Extracted material:
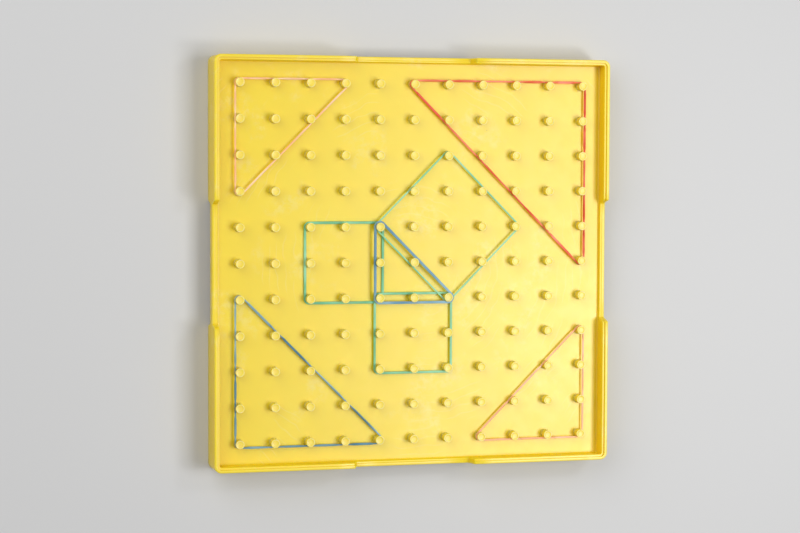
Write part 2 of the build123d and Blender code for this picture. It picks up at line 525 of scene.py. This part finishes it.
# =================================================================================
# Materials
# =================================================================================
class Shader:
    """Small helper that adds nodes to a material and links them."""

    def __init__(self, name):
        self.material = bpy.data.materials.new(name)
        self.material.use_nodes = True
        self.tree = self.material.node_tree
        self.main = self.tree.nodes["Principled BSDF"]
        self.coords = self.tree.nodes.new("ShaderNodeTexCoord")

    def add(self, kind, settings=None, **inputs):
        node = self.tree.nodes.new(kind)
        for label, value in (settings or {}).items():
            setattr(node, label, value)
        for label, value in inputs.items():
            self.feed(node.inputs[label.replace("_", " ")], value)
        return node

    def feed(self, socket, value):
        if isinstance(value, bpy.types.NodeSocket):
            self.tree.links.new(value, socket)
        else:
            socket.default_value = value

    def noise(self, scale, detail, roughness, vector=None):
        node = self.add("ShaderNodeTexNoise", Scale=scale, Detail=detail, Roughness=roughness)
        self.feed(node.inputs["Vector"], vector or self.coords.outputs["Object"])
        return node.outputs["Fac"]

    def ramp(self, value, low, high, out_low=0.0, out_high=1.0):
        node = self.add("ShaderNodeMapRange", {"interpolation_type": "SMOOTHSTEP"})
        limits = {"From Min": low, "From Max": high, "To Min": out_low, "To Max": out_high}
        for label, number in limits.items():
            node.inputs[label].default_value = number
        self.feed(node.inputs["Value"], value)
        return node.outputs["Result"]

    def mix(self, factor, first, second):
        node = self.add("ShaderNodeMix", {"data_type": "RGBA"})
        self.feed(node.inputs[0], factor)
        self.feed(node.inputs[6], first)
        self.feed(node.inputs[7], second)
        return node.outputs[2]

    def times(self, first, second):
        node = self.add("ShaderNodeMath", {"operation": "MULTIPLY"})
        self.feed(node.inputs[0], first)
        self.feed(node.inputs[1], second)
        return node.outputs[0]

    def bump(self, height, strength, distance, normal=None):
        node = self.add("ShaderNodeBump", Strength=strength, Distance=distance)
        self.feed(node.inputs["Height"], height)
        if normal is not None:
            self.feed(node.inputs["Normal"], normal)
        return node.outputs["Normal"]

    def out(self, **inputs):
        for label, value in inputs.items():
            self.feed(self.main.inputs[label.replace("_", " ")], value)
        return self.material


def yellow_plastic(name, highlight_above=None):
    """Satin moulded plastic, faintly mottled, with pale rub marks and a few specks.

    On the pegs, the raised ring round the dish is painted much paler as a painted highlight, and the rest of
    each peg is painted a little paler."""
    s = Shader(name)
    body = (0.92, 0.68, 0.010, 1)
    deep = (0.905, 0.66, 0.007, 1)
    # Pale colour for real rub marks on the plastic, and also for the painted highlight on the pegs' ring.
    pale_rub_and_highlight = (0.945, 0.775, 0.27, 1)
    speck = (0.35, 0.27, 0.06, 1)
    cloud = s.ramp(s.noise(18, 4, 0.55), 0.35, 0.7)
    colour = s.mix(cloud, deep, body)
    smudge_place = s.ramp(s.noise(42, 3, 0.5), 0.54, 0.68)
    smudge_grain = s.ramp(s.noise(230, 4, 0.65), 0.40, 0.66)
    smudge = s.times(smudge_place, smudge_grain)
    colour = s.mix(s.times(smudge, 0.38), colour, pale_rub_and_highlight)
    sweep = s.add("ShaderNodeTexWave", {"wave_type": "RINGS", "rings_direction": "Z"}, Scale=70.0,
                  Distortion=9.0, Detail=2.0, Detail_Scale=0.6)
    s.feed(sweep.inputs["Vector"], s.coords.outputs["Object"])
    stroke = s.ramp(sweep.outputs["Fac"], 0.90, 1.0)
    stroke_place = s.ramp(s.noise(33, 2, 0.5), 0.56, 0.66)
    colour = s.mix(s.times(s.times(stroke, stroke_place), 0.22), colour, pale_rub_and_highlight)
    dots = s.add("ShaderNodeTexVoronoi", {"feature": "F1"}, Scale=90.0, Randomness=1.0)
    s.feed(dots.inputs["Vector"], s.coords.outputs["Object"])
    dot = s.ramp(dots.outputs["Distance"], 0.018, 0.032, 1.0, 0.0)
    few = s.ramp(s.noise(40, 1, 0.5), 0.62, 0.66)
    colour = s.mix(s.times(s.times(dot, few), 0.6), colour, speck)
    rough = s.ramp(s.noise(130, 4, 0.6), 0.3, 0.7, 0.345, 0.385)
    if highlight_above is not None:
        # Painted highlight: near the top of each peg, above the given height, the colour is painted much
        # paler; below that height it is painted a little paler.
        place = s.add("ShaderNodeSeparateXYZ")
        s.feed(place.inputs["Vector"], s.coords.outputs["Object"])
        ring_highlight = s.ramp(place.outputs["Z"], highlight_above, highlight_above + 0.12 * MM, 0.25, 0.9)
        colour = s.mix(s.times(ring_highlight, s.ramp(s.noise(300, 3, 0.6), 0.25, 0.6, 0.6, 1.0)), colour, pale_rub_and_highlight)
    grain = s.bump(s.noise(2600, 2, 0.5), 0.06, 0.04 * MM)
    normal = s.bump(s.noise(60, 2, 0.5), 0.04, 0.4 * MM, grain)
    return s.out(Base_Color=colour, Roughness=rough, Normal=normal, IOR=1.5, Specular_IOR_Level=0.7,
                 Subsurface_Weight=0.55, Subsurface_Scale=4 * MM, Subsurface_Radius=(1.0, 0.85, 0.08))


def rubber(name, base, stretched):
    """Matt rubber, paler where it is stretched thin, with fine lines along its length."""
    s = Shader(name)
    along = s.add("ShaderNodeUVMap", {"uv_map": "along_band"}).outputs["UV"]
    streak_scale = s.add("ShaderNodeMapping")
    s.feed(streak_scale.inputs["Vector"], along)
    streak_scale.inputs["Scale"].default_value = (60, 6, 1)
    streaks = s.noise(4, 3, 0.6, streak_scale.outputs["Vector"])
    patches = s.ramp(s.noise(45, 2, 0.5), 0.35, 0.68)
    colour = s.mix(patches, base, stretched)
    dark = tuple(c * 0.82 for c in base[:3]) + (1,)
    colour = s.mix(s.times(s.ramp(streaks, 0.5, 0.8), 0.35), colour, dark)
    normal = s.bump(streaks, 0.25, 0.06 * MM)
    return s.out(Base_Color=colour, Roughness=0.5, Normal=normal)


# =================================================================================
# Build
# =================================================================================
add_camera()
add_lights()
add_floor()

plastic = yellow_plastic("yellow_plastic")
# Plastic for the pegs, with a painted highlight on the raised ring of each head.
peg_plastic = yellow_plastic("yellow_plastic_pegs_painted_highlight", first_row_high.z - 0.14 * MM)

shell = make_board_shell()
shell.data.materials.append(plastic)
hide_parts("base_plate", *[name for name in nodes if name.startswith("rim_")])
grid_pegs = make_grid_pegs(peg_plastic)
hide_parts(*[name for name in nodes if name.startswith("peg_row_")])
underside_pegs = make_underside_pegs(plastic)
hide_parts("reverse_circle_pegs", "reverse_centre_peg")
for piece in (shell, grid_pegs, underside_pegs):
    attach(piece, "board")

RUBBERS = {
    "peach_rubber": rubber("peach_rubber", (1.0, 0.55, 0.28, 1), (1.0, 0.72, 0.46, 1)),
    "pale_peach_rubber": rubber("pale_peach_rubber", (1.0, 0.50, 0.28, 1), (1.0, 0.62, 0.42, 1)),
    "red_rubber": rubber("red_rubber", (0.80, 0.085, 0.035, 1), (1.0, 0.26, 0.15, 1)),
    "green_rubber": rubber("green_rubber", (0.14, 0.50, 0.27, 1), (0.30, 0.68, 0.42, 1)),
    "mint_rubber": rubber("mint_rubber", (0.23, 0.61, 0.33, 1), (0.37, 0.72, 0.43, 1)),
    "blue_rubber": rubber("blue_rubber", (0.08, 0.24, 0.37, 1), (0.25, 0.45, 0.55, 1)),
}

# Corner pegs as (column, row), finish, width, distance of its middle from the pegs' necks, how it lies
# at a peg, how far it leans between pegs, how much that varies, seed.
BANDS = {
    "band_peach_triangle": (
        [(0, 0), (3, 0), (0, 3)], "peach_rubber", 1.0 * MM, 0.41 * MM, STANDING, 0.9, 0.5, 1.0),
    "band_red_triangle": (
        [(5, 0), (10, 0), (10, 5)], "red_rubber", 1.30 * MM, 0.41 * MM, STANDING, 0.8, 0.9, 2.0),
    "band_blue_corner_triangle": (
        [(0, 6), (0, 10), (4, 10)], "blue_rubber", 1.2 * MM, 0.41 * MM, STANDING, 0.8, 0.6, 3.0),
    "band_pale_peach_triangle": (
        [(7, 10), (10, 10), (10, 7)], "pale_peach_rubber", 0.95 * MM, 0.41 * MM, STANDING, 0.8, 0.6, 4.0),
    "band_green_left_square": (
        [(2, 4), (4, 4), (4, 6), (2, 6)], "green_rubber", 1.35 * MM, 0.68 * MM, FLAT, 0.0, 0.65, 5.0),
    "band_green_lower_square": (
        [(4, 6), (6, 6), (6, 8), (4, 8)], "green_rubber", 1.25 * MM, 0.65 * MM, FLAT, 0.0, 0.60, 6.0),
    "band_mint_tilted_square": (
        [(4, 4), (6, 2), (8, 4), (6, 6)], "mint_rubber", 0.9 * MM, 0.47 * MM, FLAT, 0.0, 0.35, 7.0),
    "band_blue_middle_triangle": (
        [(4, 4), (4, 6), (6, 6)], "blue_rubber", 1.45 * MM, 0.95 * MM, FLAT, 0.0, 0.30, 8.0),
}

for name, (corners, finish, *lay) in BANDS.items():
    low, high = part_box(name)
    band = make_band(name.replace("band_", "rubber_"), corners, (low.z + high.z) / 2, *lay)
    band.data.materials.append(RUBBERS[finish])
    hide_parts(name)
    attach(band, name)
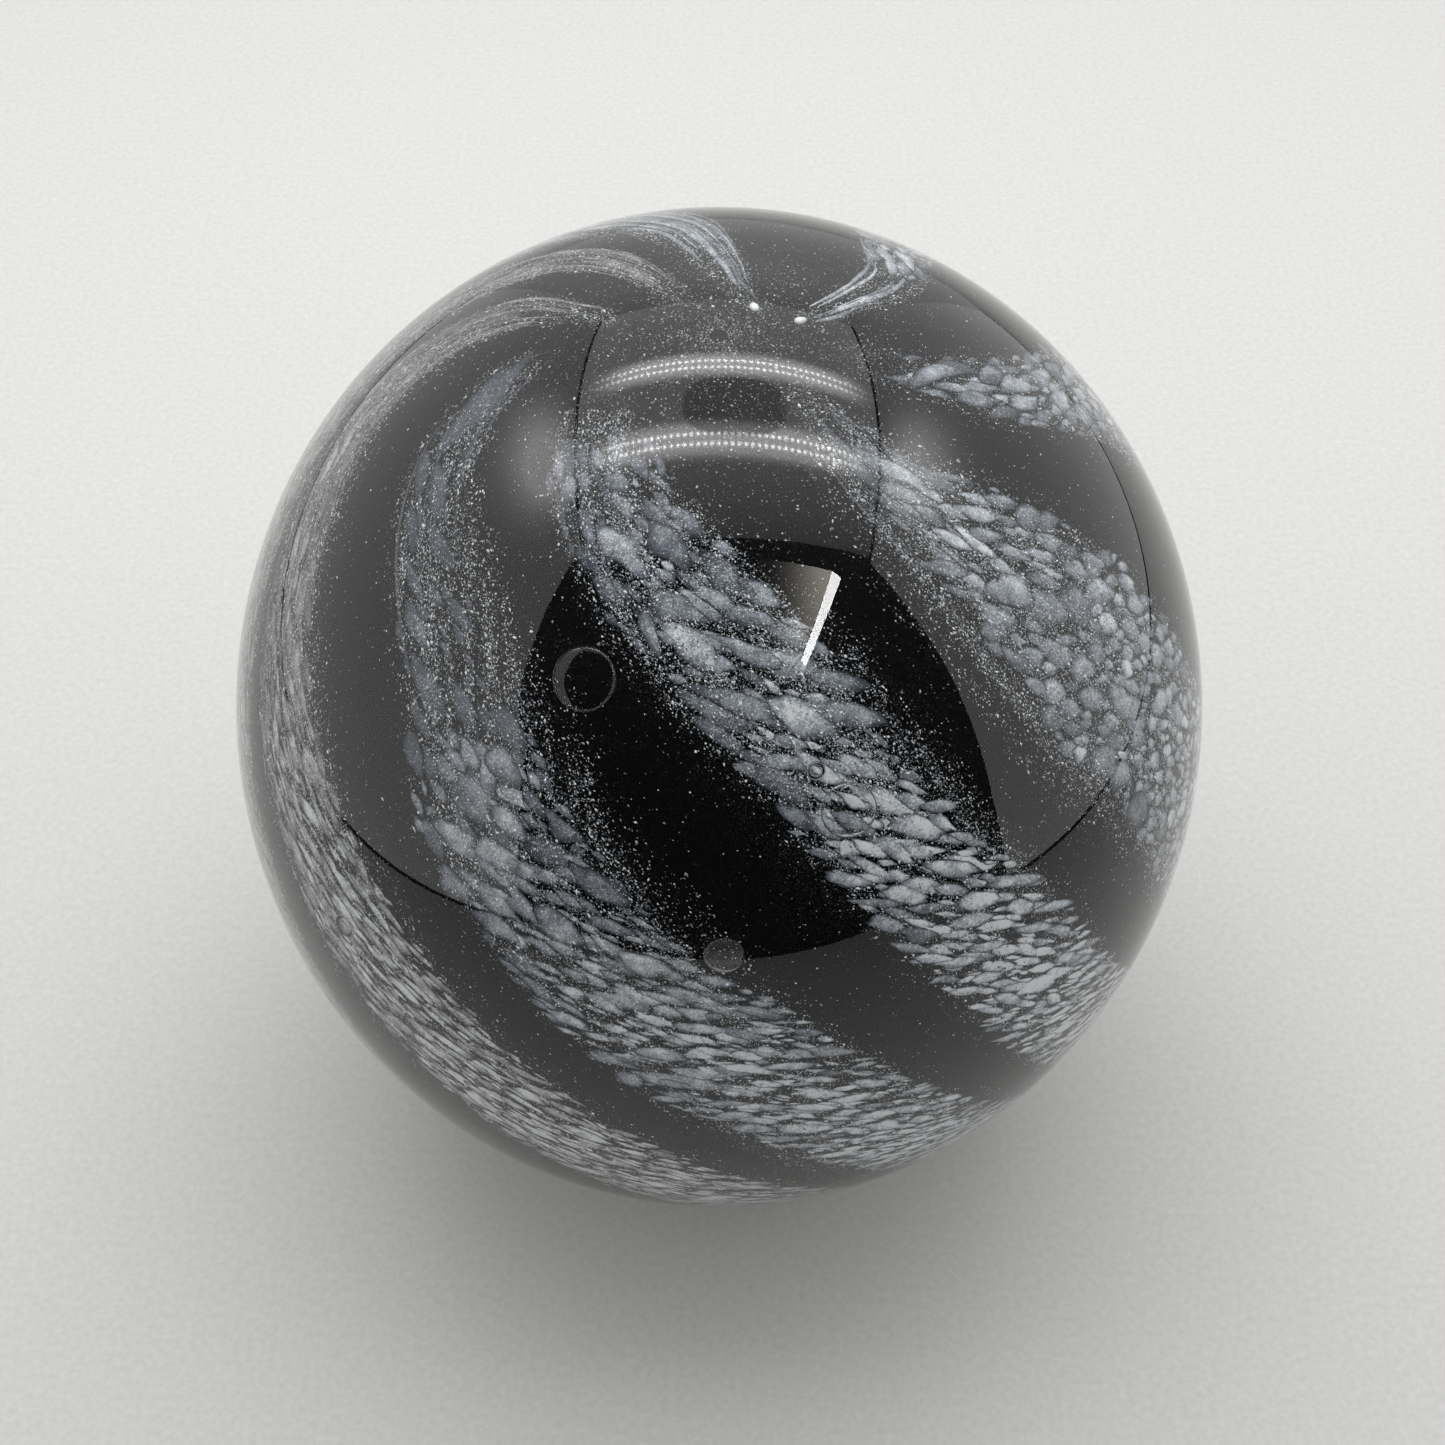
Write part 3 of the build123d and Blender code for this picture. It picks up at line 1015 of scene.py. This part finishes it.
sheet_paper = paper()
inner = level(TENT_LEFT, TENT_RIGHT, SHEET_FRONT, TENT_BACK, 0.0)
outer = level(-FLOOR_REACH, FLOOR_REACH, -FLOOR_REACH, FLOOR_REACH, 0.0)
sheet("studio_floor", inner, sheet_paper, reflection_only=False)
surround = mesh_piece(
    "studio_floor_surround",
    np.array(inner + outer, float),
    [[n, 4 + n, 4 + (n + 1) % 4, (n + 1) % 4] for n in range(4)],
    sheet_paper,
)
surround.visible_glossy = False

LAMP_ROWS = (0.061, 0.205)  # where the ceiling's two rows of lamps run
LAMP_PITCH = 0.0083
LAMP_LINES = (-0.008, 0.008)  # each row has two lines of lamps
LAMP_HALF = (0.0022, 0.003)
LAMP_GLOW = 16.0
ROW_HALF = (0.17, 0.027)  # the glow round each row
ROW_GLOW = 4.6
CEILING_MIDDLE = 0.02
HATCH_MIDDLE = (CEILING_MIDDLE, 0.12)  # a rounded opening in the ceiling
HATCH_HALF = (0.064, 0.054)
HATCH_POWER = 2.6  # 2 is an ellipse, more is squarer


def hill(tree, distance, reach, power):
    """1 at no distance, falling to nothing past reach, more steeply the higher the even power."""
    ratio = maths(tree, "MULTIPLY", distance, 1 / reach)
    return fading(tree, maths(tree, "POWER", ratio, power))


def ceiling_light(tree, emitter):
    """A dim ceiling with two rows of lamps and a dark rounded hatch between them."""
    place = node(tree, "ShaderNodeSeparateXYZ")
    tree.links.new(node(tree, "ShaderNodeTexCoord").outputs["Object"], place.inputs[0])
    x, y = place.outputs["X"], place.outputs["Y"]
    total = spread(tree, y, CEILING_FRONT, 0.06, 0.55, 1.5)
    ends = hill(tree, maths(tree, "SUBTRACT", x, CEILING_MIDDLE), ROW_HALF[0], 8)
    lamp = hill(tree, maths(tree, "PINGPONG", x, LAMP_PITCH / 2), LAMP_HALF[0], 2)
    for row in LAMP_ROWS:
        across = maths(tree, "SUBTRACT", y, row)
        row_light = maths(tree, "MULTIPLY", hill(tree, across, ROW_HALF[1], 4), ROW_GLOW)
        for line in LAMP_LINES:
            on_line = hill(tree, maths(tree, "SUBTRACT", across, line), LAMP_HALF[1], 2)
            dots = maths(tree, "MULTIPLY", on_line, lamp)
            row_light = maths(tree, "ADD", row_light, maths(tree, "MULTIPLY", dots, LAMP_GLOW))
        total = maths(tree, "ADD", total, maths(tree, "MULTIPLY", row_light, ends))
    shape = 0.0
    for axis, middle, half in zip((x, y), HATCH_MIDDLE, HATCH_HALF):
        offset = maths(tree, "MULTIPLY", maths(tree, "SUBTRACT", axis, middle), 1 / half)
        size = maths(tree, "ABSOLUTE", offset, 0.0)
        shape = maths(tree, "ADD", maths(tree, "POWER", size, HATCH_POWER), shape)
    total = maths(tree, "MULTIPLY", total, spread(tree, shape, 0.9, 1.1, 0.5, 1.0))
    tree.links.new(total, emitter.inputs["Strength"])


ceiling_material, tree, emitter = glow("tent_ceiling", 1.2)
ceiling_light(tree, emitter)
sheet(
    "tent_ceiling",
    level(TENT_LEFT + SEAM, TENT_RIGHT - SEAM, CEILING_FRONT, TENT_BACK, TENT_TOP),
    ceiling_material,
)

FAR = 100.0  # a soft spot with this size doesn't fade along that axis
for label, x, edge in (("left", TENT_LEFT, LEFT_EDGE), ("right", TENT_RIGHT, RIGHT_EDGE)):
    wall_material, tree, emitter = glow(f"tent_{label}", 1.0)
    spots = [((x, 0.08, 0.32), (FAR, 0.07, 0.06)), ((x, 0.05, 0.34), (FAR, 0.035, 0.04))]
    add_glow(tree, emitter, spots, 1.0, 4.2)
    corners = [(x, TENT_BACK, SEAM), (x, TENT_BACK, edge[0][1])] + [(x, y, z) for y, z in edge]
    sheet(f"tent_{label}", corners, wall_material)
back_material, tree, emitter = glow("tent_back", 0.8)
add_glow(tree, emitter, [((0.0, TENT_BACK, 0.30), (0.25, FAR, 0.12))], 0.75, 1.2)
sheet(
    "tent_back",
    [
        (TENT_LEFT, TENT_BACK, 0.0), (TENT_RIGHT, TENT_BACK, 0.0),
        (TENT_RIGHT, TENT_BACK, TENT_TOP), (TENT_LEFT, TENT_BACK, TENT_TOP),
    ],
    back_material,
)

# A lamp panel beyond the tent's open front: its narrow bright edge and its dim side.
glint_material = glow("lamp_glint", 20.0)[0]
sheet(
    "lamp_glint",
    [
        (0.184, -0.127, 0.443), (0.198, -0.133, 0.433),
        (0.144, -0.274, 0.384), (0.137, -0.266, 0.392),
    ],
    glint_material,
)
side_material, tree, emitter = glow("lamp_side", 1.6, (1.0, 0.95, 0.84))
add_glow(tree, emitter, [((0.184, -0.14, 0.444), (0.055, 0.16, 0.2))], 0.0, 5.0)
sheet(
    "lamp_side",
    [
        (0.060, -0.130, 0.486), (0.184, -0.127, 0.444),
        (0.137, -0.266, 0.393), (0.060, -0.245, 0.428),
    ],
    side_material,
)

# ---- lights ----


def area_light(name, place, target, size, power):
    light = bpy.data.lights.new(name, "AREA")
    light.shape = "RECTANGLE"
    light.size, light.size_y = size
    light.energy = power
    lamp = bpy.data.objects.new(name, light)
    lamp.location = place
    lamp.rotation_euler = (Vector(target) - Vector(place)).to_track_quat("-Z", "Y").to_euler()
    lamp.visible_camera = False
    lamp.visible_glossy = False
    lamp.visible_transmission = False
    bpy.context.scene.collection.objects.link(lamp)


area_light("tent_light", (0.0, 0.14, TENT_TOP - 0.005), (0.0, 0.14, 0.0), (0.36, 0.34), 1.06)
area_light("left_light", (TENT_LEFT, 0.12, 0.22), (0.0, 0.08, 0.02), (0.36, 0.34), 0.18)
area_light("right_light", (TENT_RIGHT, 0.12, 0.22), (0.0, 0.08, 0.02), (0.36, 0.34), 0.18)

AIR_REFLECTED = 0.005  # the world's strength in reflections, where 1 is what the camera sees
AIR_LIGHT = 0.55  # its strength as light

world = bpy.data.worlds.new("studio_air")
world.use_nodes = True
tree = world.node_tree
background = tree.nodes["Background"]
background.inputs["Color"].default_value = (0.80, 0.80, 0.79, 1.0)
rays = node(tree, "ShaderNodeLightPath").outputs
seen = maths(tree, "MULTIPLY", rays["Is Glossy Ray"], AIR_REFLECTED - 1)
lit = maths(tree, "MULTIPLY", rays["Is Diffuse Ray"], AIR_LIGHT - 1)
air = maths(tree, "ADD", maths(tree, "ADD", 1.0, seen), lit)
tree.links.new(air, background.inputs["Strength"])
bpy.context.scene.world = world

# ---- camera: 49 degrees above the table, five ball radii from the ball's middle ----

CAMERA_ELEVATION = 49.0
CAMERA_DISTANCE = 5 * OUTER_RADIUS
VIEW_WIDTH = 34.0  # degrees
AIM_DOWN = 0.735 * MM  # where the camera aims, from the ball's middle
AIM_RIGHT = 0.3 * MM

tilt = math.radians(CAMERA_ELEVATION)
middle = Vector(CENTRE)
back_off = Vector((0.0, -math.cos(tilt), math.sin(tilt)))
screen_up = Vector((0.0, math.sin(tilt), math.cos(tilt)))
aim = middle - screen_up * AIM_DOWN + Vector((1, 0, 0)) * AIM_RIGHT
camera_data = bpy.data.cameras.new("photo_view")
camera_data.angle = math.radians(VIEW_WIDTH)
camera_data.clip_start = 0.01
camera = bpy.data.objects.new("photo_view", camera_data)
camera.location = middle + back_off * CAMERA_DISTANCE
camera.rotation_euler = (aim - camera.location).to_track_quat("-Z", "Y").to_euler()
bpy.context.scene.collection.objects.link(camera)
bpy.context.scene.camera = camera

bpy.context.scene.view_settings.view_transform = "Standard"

Given task:
Return all the lines that contain the string "code".

Complete answer:
Write part 2 of the build123d and Blender code for this picture. It picks up at line 525 of scene.py. This part finishes it.
Write part 3 of the build123d and Blender code for this picture. It picks up at line 1015 of scene.py. This part finishes it.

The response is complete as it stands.